Now, I’m not saying if you listen to Death Metal you have tendency towards violence or anything like that.  I’m saying something in the beat, something in the MUSIC is speaking to you.  Let it react!  I love a few of Marilyn Manson’s songs…Rob Zombie has some that I can’t help but crank up.  I have a lot of different songs that make me happy or sad or melancholy or reflective, depending on my mood. Listen to what your soul is saying when it reacts.   Music is a very, very powerful medium.

Recently, at the recommendation of someone who knows me very well and knew I needed a little peace, I bought the Loreena McKennitt’s  Book of Secrets CD. It has helped me in ways I forgot were possible.  Not only does it instantly calm me, it makes my heart and soul react.  My heart skips a beat when certain songs come on; my soul perks up and takes in every beat.  I don’t even know if I can explain the physical reaction, but the emotional one is of peace, ache and joy; a connection to something much, much larger than myself.  It’s spiritual for me.  I think that’s the only way I can describe it.  It allows my soul to connect to the oneness of the universe.  All through song.  Because it’s what my soul needs. It needs peace. And it needs to dance to that peace.

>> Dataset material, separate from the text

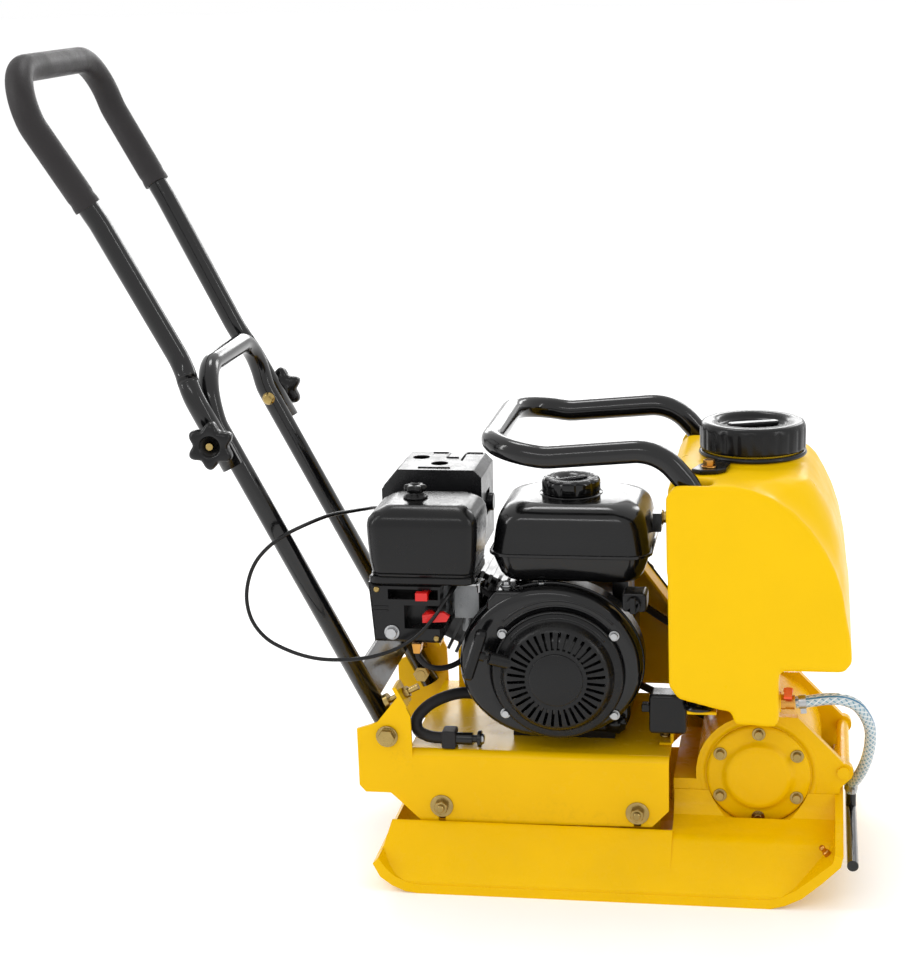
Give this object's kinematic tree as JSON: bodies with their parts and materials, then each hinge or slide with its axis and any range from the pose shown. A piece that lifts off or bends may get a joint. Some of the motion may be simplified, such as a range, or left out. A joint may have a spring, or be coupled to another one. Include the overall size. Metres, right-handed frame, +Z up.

The past two years have been chaotic in my soul and I have found myself cut off from the sacredness I hold deep inside. I’ve forgotten how to do the things I truly love. Be the person I truly love to be.  I’ve forgotten how to dance.  But I’m ready to rekindle that connection with my soul; ready to be who I am supposed to be.

While not a little boy (or a Timelord for that matter), I am lonely.  I am very, very lonely. No one can ever fill that void if I can’t listen to the music and allow my soul react. But more importantly, to listen to what it’s telling me.  To allow it peace and joy and yes, even sadness.   It’s time I take the hand of my soul and learn to dance.